Small fix, but the ByteBuffer created for pointers allocated with cudaHostAlloc etc should always have native byte order, so that methods like Pointer.getByteBuffer().asLongBuffer() work correctly. Current workaround is to set byte order manually.
Also I think getByteBuffer shouldn’t take any parameters and just return a view of the original buffer of capacity equal to the allocated capacity.
First, the parameters: It sounds like a reasonable proposal to offer a convenience method that just does not take parameters, and returns a slice of the internal byte buffer based on its actual size.
Setting the byte order to LITTLE_ENDIAN sounds reasonable, too.

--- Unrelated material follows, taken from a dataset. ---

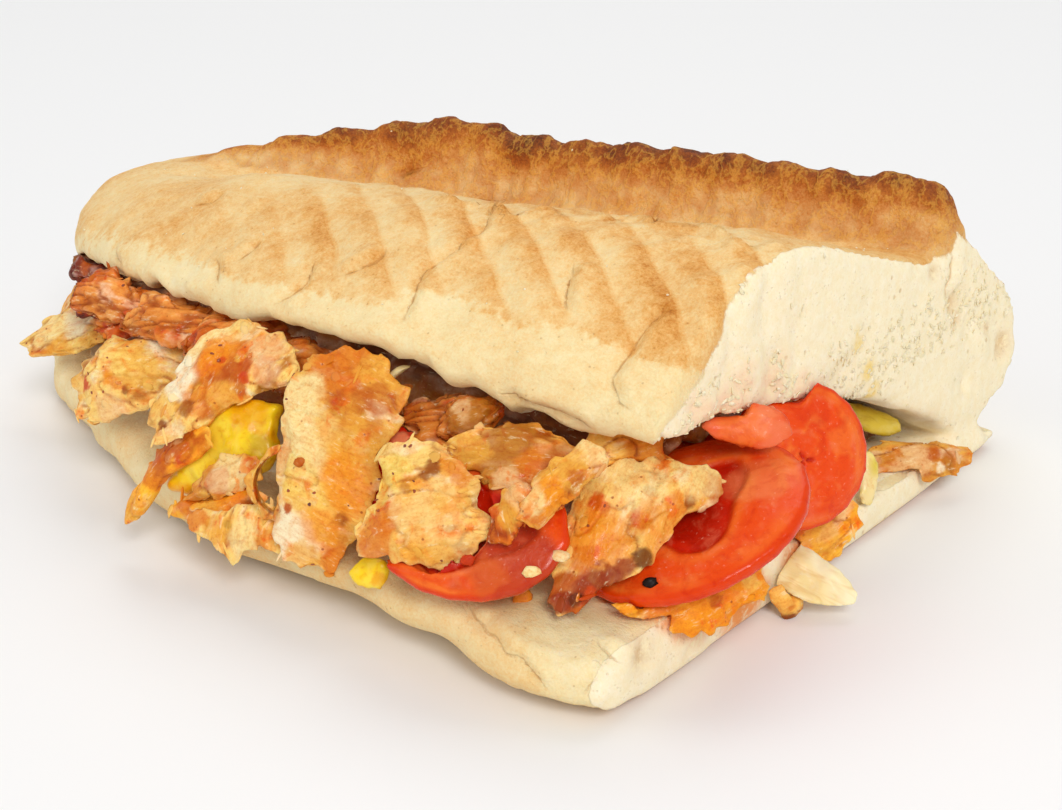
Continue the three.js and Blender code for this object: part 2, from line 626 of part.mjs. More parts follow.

But there’s a caveat: It’s an incompatible change that may break client implementations. Although one can assume that nearly everybody who uses this byte buffer already does something like
LongBuffer b = pointer.getByteBuffer()
.order(ByteOrder.nativeOrder()) // <--- this
.asLongBuffer();
one cannot be sure. Obviously, someone could already do something like this:
long bigEndianValue = pointer.getByteBuffer().asLongBuffer().get(0);
long littleEndianValue = changeEndianness(bigEndianValue);
computeSomethingWith(littleEndianValue);
And changing the endianness here would result in wrong results in the subsequent computations…
One could now argue that everybody who assumed that the returned byte buffer would have a particular order (e.g. big endian in the above example) relied on unspecified behavior until now. So it might be worthwhile to now set this to the native byte order, and specify it once and forever. In any case, I’ll have to prominently point this out in the release notes.
(I have opened https://github.com/jcuda/jcuda/issues/11 to prevent this from getting lost. The upcoming update to CUDA 9 might be a good chance to do these changes. The parameterless method should be fine in any case, but I’ll have to think about the byte order once more…)